The paper addresses multi-UAV coordination under intermittent communications by proposing a Spatio-Temporal Attention enhanced MADRL (STA-MADRL) framework. It combines delay-penalized rewards to incentivize information exchange with a prediction module that recovers missing state data using temporal and spatial attention mechanisms. The authors claim 75% throughput improvements over communication-limited baselines while achieving near-ideal performance without requiring real-time global state sharing.

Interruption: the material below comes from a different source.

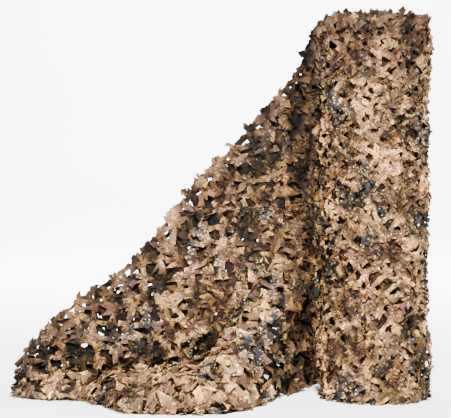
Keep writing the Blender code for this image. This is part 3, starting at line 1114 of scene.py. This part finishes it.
    def outer(self, share: float, hand: int) -> tuple[Array, ...]:
        """One point of each blade's middle or end, on an arc of the blade's length and bend.

        Its height is the arc's, with shares of the crossing's and the end's lifts, and its half width is
        turned by the twist. Laid flat it is at the same share of the straight length.

        Args:
            share: How far out along the blade it is, 1 at the end.
            hand: -1, 0 or 1.

        Returns:
            Its flat and bent places along and across, and its height, all from the crossing.
        """
        puff, angle = self.ply.puff, self.angle
        half, twist = (self.end, self.end_twist) if share == 1.0 else (self.half, self.twist)
        wide = hand * half
        swerve = share**2 * self.hook * self.length
        arc = puff * self.bend * share
        out = self.length * np.sin(arc) / (puff * self.bend)
        raised = self.length * (1.0 - np.cos(arc)) / (puff * self.bend) + share * self.end_lift
        raised = raised + (1.0 - share) * self.centre_lift + wide * np.sin(puff * twist)
        over = swerve + wide * np.cos(puff * twist)
        ahead, beside = share * self.length, swerve + wide
        return (
            ahead * np.cos(angle) - beside * np.sin(angle),
            ahead * np.sin(angle) + beside * np.cos(angle),
            out * np.cos(angle) - over * np.sin(angle),
            out * np.sin(angle) + over * np.cos(angle),
            puff * raised,
        )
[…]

In this paper, we employ multiple UAVs to accelerate data transmissions from ground users (GUs) to a remote base station (BS) via the UAVs' relay communications. The UAVs' intermittent information exchanges typically result in delays in acquiring the complete system state and hinder their effective collaboration. To maximize the overall throughput, we first propose a delay-tolerant multi-agent deep reinforcement learning (MADRL) algorithm that integrates a delay-penalized reward to encourage information sharing among UAVs, while jointly optimizing the UAVs' trajectory planning, network formation, and transmission control strategies. Additionally, considering information loss due to unreliable channel conditions, we further propose a spatio-temporal attention based prediction approach to recover the lost information and enhance each UAV's awareness of the network state. These two designs are envisioned to enhance the network capacity in UAV-assisted wireless networks with limited communications. The simulation results reveal that our new approach achieves over 50\% reduction in information delay and 75% throughput gain compared to the conventional MADRL. Interestingly, it is shown that improving the UAVs' information sharing will not sacrifice the network capacity. Instead, it significantly improves the learning performance and throughput simultaneously. It is also effective in reducing the need for UAVs' information exchange and thus fostering practical deployment of MADRL in UAV-assisted wireless networks.